How do you cite a working paper in MLA style?
Note: This post relates to content in the eighth edition of the MLA Handbook. For up-to-date guidance, see the ninth edition of the MLA Handbook.
A working paper is a draft or an early version of a piece of writing, usually one that either has been or will be submitted for publication. Working papers submitted for publication can also be called prepublication or preprint versions, or by the term gray literature. You should either indicate that the source is a working paper in your prose or use the optional-element slot at the end of the entry to do so. The following sentence and works-cited-list entry provide an example of how to cite a working paper that is available in an online archive:
In a working paper published in CORE, an open-access repository for humanities research, Erin Rose Glass and Micah Vandegrift argue that “[c]onnecting to the public is a key part of the mission of higher education.”
Work Cited
Glass, Erin Rose, and Micah Vandegrift. “Public Scholarship in Practice and Philosophy.” CORE, 2018, dx.doi.org/10.17613/g64d-gd16. PDF download.
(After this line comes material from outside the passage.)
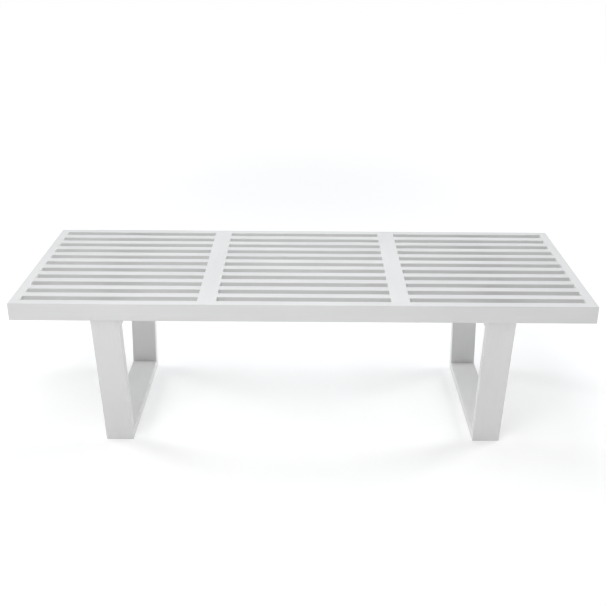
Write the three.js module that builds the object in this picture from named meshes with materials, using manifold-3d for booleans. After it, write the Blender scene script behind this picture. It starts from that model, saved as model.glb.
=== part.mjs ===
// A slatted platform bench in white lacquered wood. Millimetres, +Z up.
//
// The seat is one flat grid: a front rail and a rear rail, mitred to two end rails, ten slats tenoned
// into the end rails, and two cross rails lapped over the slats, with every top face flush. It stands
// on two closed trapezoid leg frames of finger-jointed boards. Four bolts go up through the top rail
// of each leg frame into threaded inserts in the slats.
//
// The origin is on the floor, under the middle of the seat. +X runs along the seat, and +Y to its rear.
import * as THREE from "three";
import { mergeVertices } from "three/addons/utils/BufferGeometryUtils.js";
import Module from "manifold-3d";

// Seat
const SEAT_LENGTH = 1219;
const SEAT_DEPTH = 470;
const SEAT_TOP = 356;
const BOARD_WIDTH = 20; // rails and slats, seen from above
const BOARD_HEIGHT = 38;
const SLAT_COUNT = 10; // between the front rail and the rear rail
const CROSS_RAIL_WIDTH = 40;
const CROSS_RAIL_OFFSET = 202; // from the middle of the seat to the middle of a cross rail

// Legs
const LEG_OFFSET = 413; // from the middle of the seat to the middle of a leg frame
const LEG_WIDTH = 60; // along the seat
const LEG_BOARD = 22; // thickness of a leg board
const LEG_HALF_TOP = 231; // from the middle to the outer face of an upright, under the seat
const LEG_HALF_FOOT = 182; // the same, on the floor
const FINGER_COUNT = 5; // across a leg board, at each corner

// Joints
const FIT = 0.3; // gap between two pieces that touch
const TENON_LENGTH = 8;
const TENON_HEIGHT = 24;
const SLAT_TENON_WIDTH = 8;
const CROSS_TENON_WIDTH = 24;
const KEY_THICKNESS = 4; // the loose key in each mitre
const KEY_LENGTH = 16; // across the mitre
const KEY_HEIGHT = 26;

// Fasteners
const BOLTED_SLATS = [1, 8]; // slats counted from the front, starting at 0
const BOLT_SPREAD = 15; // from the middle of a leg frame, along the seat
const BOLT_RADIUS = 3;
const BOLT_LENGTH = 35; // under the head
const BOLT_HOLE_RADIUS = 3.5;
const HEAD_RADIUS = 5.25;
const HEAD_HEIGHT = 3.3;
const SOCKET_RADIUS = 2.3; // to the corners of the hexagon
const SOCKET_DEPTH = 2;
const WASHER_RADIUS = 9;
const WASHER_THICKNESS = 1.6;
const INSERT_RADIUS = 5;
const INSERT_LENGTH = 13;
const INSERT_HOLE_DEPTH = 15;
const ROUND_SIDES = 20;

// Sizes that follow
const SEAT_UNDERSIDE = SEAT_TOP - BOARD_HEIGHT;
const BOARD_MIDDLE = SEAT_UNDERSIDE + BOARD_HEIGHT / 2;
const SLAT_PITCH = (SEAT_DEPTH - BOARD_WIDTH) / (SLAT_COUNT + 1);
const INNER_LENGTH = SEAT_LENGTH - 2 * BOARD_WIDTH; // between the end rails
const INNER_DEPTH = SEAT_DEPTH - 2 * BOARD_WIDTH; // between the front and rear rails
const LEG_TOP = SEAT_UNDERSIDE - FIT;
const LEG_SLOPE = (LEG_HALF_TOP - LEG_HALF_FOOT) / SEAT_UNDERSIDE;
const UPRIGHT_DEPTH = LEG_BOARD * Math.hypot(1, LEG_SLOPE); // an upright's thickness, level
const FINGER_WIDTH = LEG_WIDTH / FINGER_COUNT;
const RAIL_UNDERSIDE = LEG_TOP - LEG_BOARD; // the lower face of a leg's top rail
const OVERCUT = 1; // how far a cutter passes the face that it opens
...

The following provides an example of how you would use the optional-element slot at the end of the entry to indicate that the source is a working paper (if, say, you did not mention it in your prose):
Work Cited
Conover, Kellam. “Rereading the Death of Turnus: Ritual, Time and Poetics in the Aeneid.” Princeton/Stanford Working Papers in Classics, www.princeton.edu/~pswpc/papers/authorAL/conover/conover.hml. Working paper.